There's been a bit of buzz lately around nicotine sourcing and nicotine alternatives – we've seen everything from tobacco-free nicotine that's synthesized in a lab rather than extracted from a plant to herbal supplements that claim to alleviate the need for nicotine at all. Another development that's gained traction over the last few months may be something you're less familiar with: nicotine salts.

 

 

Wait, salt? Well, yes and no – there are many scientific definitions of salts, and they go beyond the white (or maybe pink or blue) stuff you associate with a "salty" flavor. Basically the root draw of this stuff deals with pH balance, which means we're going to have to go a little Bill Nye here and get into chemistry.

 

The nicotine found on the leaves of tobacco is more acidic than the kind found in the typical nicotine extract – think of cigarette tobacco having an acidity of about 5 on the 0-14 pH scale, while the typical nicotine in e-liquid is more alkaline, somewhere around 8 (check out the linked chart for an example of what that might mean).

 

Why does this matter? The more acidic nicotine can actually linger a bit longer in your lungs. Why should that matter? Basically, it means the nicotine salts are naturally smoother tasting and less likely to irritate.
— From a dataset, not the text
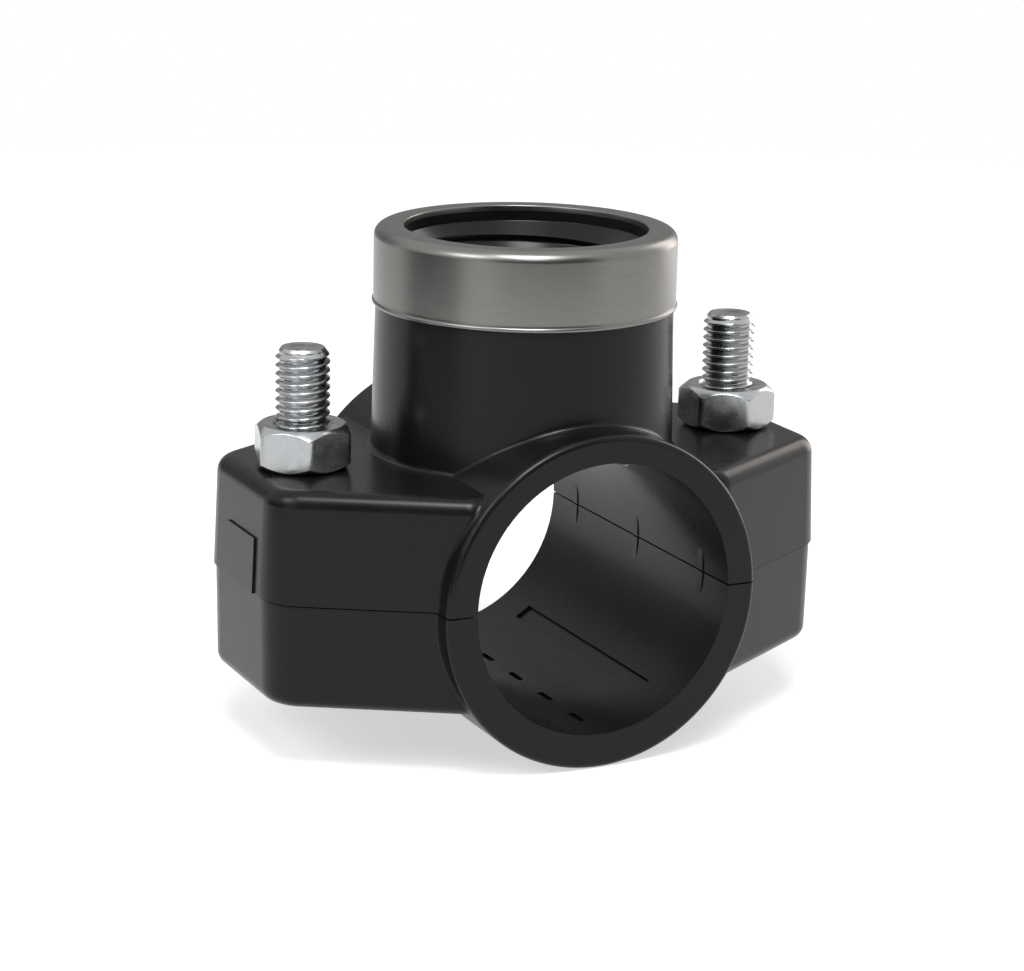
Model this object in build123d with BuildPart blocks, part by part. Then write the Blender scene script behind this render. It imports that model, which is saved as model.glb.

That irritation is what we know as "throat hit," particularly potent in high-nicotine liquids like 18 mg/ml or higher. By using the salts, liquid makers can craft a smoother-tasting high-nicotine juice.

 

 

This is particularly helpful for next-generation cigalike and pod mod manufacturers – JUUL pods contain a whopping 50 mg/ml of nicotine, making them more than 20 times as potent as the most popular 3 mg juices for tanks! Then again, each JUUL pod only contains 0.7 ml of liquid, and it's vaporized at a much lower power than most advanced mod users prefer, so to a degree it makes sense that they need to pack a bigger punch into a smaller, slower-draining package. As you might have guessed, the cigalikes are largely using nicotine salts to craft their liquids – even with a lower wattage and lower vapor output, there's no way to cram that much nicotine in without doing something to soften the blow.

 

But that doesn't mean salts don't have their place in normal juice for open-ended (read: refillable) systems too – we've come across plenty of heavy smokers who want to transition to vaping but just can't get around the throat hit and attendant coughing fits that juice potent enough to keep their smoke cravings at bay delivers. Or maybe you're a true flavor chaser who only uses a tiny bit of nicotine but still seeks an ever-smoother hit to allow delicate flavors to shine through – nicotine salts might be of use to you, too (though we found similar results with tobacco-free nicotine, as you'll see if you check our hands-on review above).

 

One thing to keep in mind – salt-based nicotine seems to darken the liquid it's mixed into. Don't confuse this with oxidation (spoiling of nicotine that only harshens the flavor further), it's natural and a commonly documented occurrence.

 

We haven't seen nicotine salts begin to break through into mainstream mixes in a meaningful way yet. Then again, the same could be said for tobacco-free nicotine and the herbal nicotine-replacement potions. But it's a development that shows some early signs of promise, and you can bet we'll be watching to see if they start making major inroads – if so, expect a hands-on review in the months to come.